The consent solicitation relating to the Notes expired on December 29, 2005 at
5:00 p.m., New York City time (the "Consent Time"). As of the Consent Time,
holders of approximately $226,460,000 principal amount of Notes, representing
approximately 99.99% of the total principal amount of Notes outstanding, had
validly tendered their Notes and delivered their consents.

As a result, the Company, certain subsidiary guarantors party to the Indenture
and LaSalle Bank National Association, as trustee, have entered into a
supplemental indenture to implement the Proposed Amendments, as described in the
Company's Offer to Purchase for Cash and Solicitation of Consents dated December
15, 2005 (the "Offer to Purchase") and the related Letter of Transmittal and
Consent. However, the supplemental indenture, and the Proposed Amendments set
forth therein, will not become operative unless and until the Company purchases
all Notes validly tendered and not validly withdrawn prior to 5:00 p.m., New
York City time, on January 17, 2006, unless extended (the "Expiration Time"). If
the supplemental indenture becomes operative, any Notes not tendered and
purchased pursuant to the tender offer will remain outstanding and the holders
thereof will be bound by the Proposed Amendments contained in the supplemental
indenture even though they have not consented to the Proposed Amendments.

Holders who validly tendered (and did not validly withdraw) their Notes prior to
the Consent Time are entitled to receive total consideration per $1,000.00
principal amount of Notes tendered of $1,151.12 (the "Total Purchase Price")
(assuming a payment date for such Notes of December 30, 2005), which includes a
consent payment of $30.00 (the "Consent Payment"), plus accrued and unpaid
interest on the Notes tendered up to, but not including, the payment date for
such Notes. The Total Purchase Price for Notes validly tendered (and not validly
withdrawn) prior to the Consent Time is expected to be paid on December 30, 2005
or promptly thereafter.

All withdrawal rights of tendering holders of Notes terminated as of the Consent
Time. Accordingly, tendering holders may no longer withdraw their Notes. Holders
who have not yet tendered their Notes may tender prior to the Expiration Time.
Holders who validly tender Notes after the Consent Time, but prior to the
Expiration Time, will be eligible to receive the Purchase Price, which is equal
to the Total Purchase Price less the Consent Payment. The obligations of the
Company to purchase Notes tendered pursuant to the tender offer are subject to
the satisfaction of certain conditions, as more fully described in the Offer to
Purchase, any of which may be waived by the Company.
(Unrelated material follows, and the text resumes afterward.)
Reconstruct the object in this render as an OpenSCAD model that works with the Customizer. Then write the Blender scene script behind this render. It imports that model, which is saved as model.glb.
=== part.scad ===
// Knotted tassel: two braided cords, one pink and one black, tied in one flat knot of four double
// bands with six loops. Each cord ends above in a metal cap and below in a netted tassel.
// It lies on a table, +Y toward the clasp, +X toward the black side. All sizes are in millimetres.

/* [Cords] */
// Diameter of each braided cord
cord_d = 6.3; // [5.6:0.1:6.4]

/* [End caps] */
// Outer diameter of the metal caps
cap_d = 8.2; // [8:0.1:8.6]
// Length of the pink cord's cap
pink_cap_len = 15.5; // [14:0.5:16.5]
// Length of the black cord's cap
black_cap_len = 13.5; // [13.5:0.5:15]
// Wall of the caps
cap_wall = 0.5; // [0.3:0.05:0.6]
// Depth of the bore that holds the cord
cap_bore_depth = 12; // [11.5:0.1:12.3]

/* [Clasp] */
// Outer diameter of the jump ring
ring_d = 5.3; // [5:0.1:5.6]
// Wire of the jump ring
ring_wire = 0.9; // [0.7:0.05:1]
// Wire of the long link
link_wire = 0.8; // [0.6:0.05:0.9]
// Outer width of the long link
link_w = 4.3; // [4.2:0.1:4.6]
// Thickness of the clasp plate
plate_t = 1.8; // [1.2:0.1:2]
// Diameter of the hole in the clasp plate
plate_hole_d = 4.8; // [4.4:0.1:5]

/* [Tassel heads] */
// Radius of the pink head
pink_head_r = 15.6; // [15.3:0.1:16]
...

Holders should consult the Offer to Purchase and related material in their
entirety for a full description of the terms and conditions of the tender offer
and consent solicitation. Copies of those documents may be obtained by
contacting D.F. King & Co., Inc., the information agent, at (800) 269-5550.
Goldman, Sachs & Co. is acting as the exclusive dealer manager and solicitation
agent for the tender offer and consent solicitation and will provide additional
information concerning the terms and conditions of the tender offer and consent
solicitation at (800) 828-3182 (toll free) or (212) 357-7867 (collect).
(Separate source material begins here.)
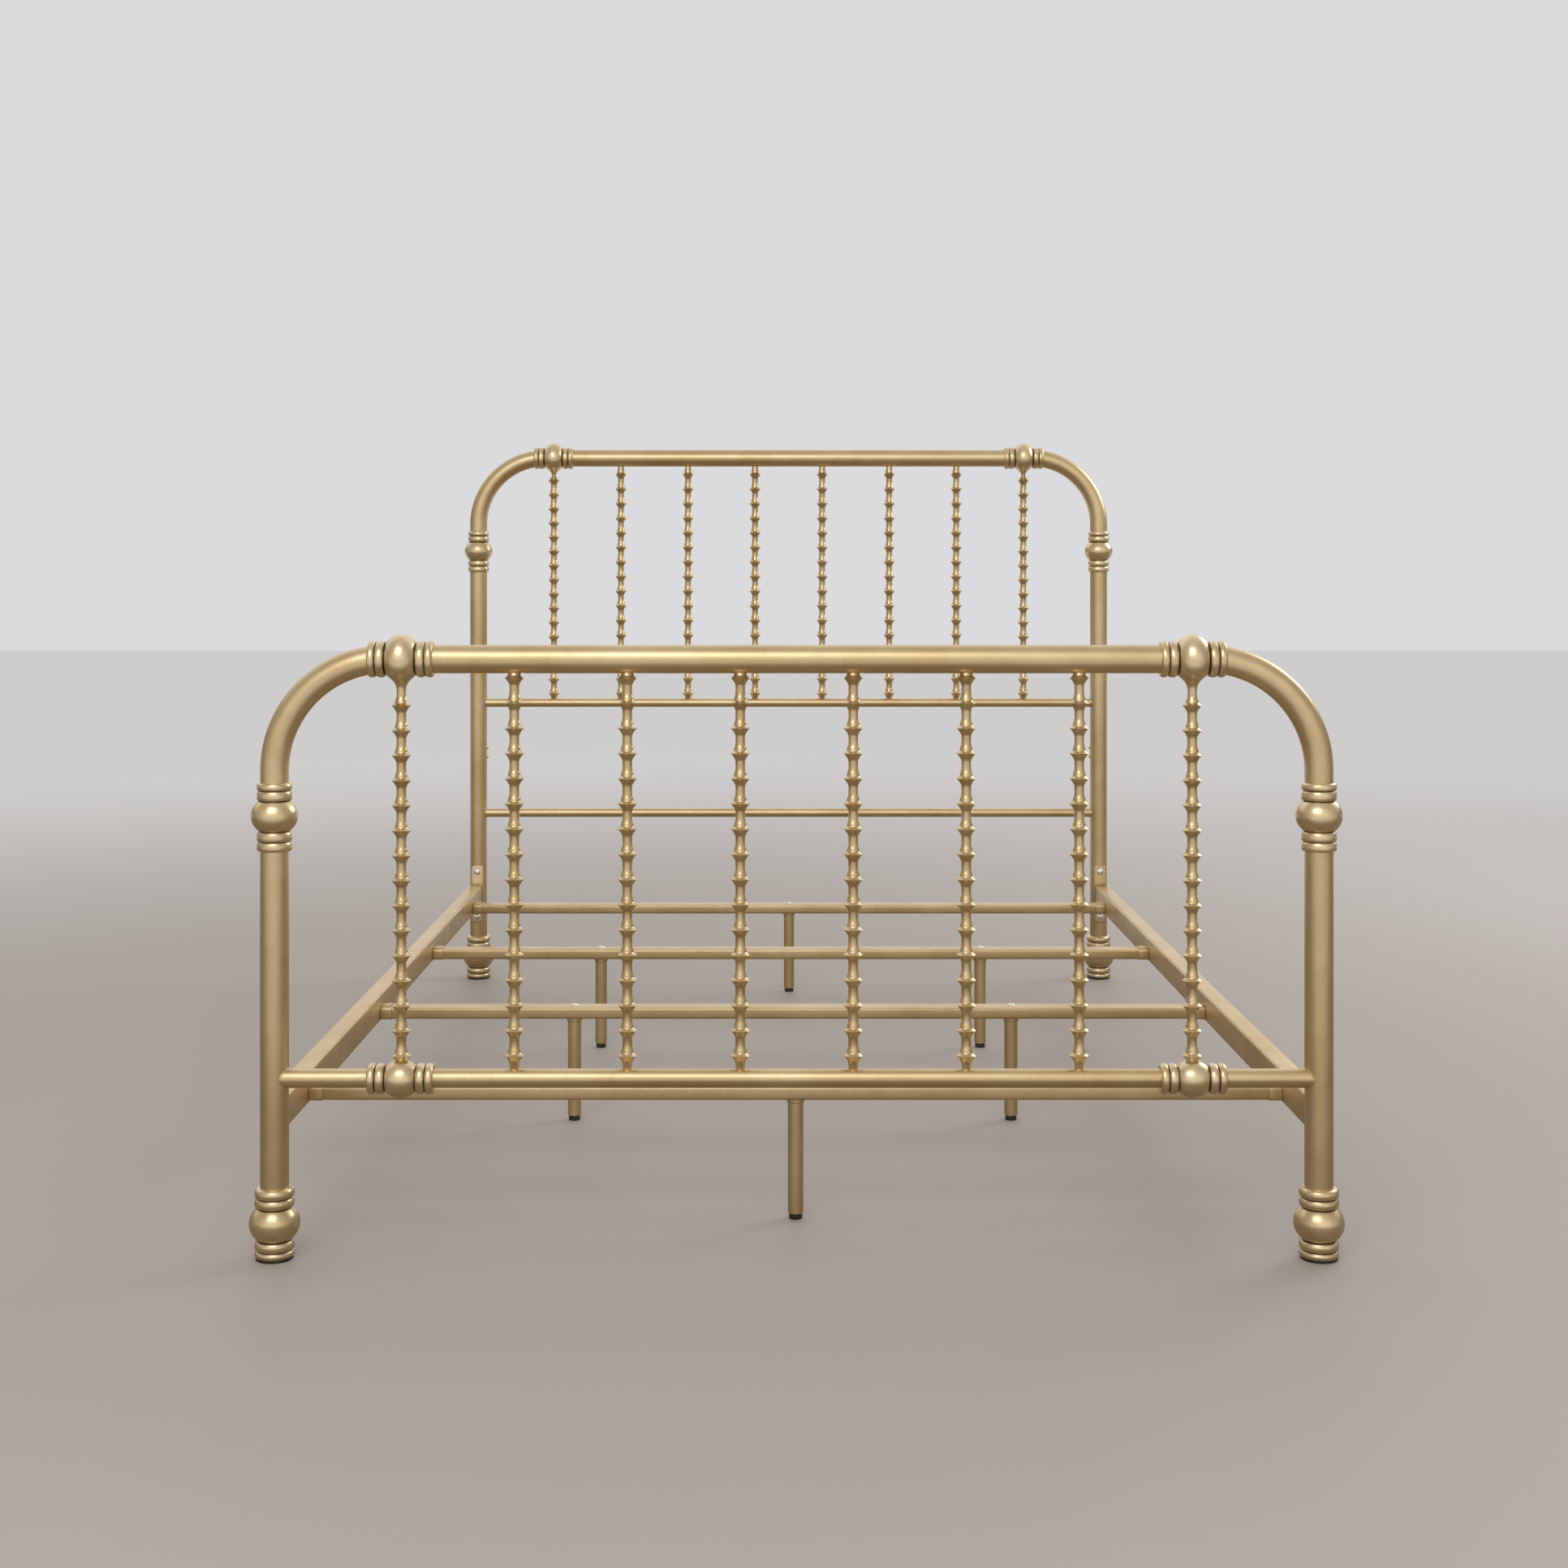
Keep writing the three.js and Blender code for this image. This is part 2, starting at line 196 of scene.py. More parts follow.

                       About General Maritime Corporation
                       ----------------------------------

General Maritime Corporation is a provider of international seaborne crude oil
transportation services principally within the Atlantic basin which includes
ports in the Caribbean, South and Central America, the United States, West
Africa, the Mediterranean, Europe and the North Sea. The Company also currently
operates tankers in other regions including the Black Sea and Far East. The
Company currently owns and operates a fleet of 38 tankers - 22 Aframax, 12
Suezmax tankers and four Suezmax newbuilding contracts with a carrying capacity
of approximately 4.75 million dwt. Following the completion of the Company's
recent vessel sales, the Company will own and operate a fleet of 30 tankers - 19
Aframax, 7 Suezmax tankers, and four Suezmax newbuildings.
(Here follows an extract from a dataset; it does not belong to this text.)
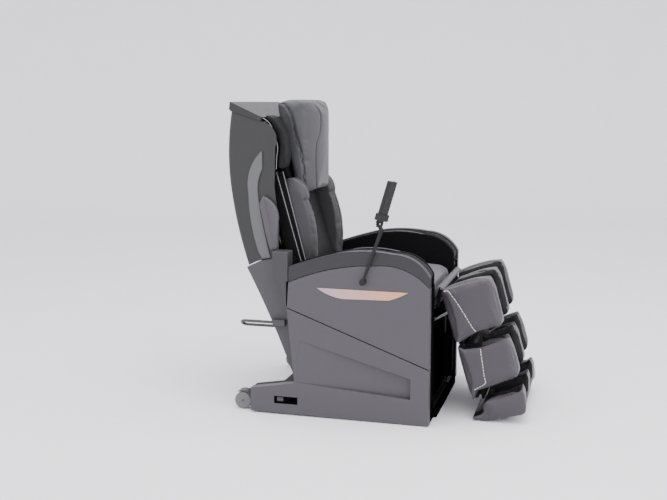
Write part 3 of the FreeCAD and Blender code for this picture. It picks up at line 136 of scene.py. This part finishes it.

 "Safe Harbor" Statement Under the Private Securities Litigation Reform Act of
                                      1995
- -------------------------------------------------------------------------------

This press release contains forward-looking statements made pursuant to the safe
harbor provisions of the Private Securities Litigation Reform Act of 1995. These
forward-looking statements are based on management's current expectations and
observations. Included among the factors that, in the Company's view, could
cause actual results to differ materially from the forward-looking statements
contained in this press release are the following: the tender offer is subject
to termination or amendment as provided in the Offer to Purchase for Cash and
Solicitation of Consents dated December 15, 2005; and other factors listed from
time to time in the Company's filings with the Securities and Exchange
Commission, including, without limitation, its Annual Report on Form 10-K for
the year ended December 31, 2004 and its subsequent reports on Form 10-Q and
Form 8-K. The tender offer is subject to certain conditions, and present certain
risks for holders who tender, as set forth more fully in the Offer to Purchase
for Cash and Solicitation of Consents and related documents. Those documents
contain important information, and holders should read them carefully before
making any decision.

This press release does not constitute an offer to purchase or a solicitation of
an offer to sell with respect to any securities nor is this announcement an
offer or solicitation of an offer to sell new securities. The tender offer is
made solely pursuant to the Offer to Purchase for Cash and Solicitation of
Consents, which the Company has distributed to holders of the Notes. In any
jurisdiction where the laws or regulations require tender offers to be made by a
licensed broker or dealer, the tender offer will be deemed to be made on behalf
of the Company by the Dealer Manager or one or more registered brokers or
dealers licensed under the laws of such jurisdiction.